Era uma manhã de sábado ensolarada em Belo Horizonte. Cerca de vinte alunos se reuniram para quatro horas de aula sobre educação financeira. Seria uma cena bem corriqueira, se acontecesse nas salas de uma escola ou universidade e com alunos que tiveram a oportunidade de se preparar por um bom tempo para ocupar este espaço.

O encontro, no entanto, aconteceu na sede de um projeto social, em um espaço com cadeiras de plástico e um telão. Na plateia, olhos atentos e curiosos de quem ouvia pela primeira vez que mesmo com pouco estudo e quase nenhum recurso seria possível mudar de vida: os alunos eram moradores ou ex-moradores de rua.

"Quando eu era mais jovem, eu não tive a oportunidade de ter esse curso e nem de ouvir falar sobre ele", conta Alan Plácido Soares, servente de pedreiro e coletor de recicláveis que vive debaixo de marquises da região central de BH.

Alan Plácido sonha em comprar instrumentos para ser pedreiro (Pablo Nascimento / R7)

Alan Plácido sonha em comprar instrumentos para ser pedreiro

Pablo Nascimento / R7

O projeto acontece graças ao encontro de duas histórias: a de um economista de Bangladesh, no Sul da Ásia, vencedor de um prêmio Nobel da Paz, e a de uma ex-bancária baiana que mora em Belo Horizonte desde a adolescência. A relação? O sonho de estimular pequenos negócios e reduzir a pobreza por meio de empréstimos bancários bem pequenos.

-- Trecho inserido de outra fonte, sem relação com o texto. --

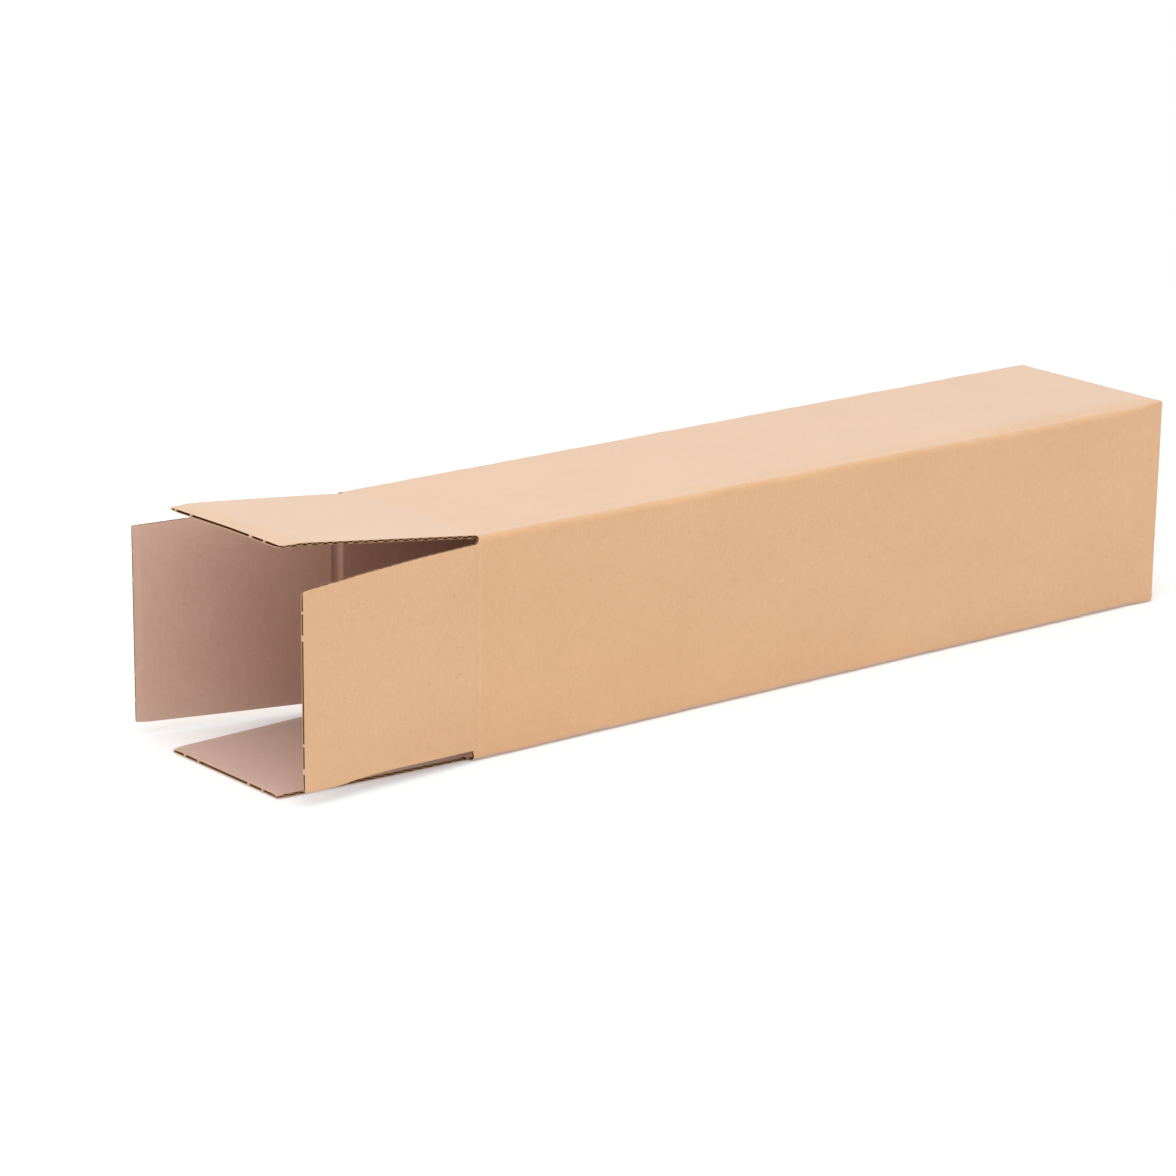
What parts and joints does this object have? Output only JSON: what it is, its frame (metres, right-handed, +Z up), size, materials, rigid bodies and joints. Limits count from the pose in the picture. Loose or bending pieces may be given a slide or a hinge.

A empreendedora social Elis Regina, de 57 anos, pegou dinheiro do próprio bolso para criar um banco social e ajudar pessoas que desejam empreender.

"Eu sou sonhadora. Meu sonho é mostrar para as pessoas que é possível recuperar trabalho, renda e dignidade. Eu tenho o sonho de chegar em um ponto onde todos os nossos cidadãos tenham dignidade de uma casa, de comer, de ter um trabalho", conta.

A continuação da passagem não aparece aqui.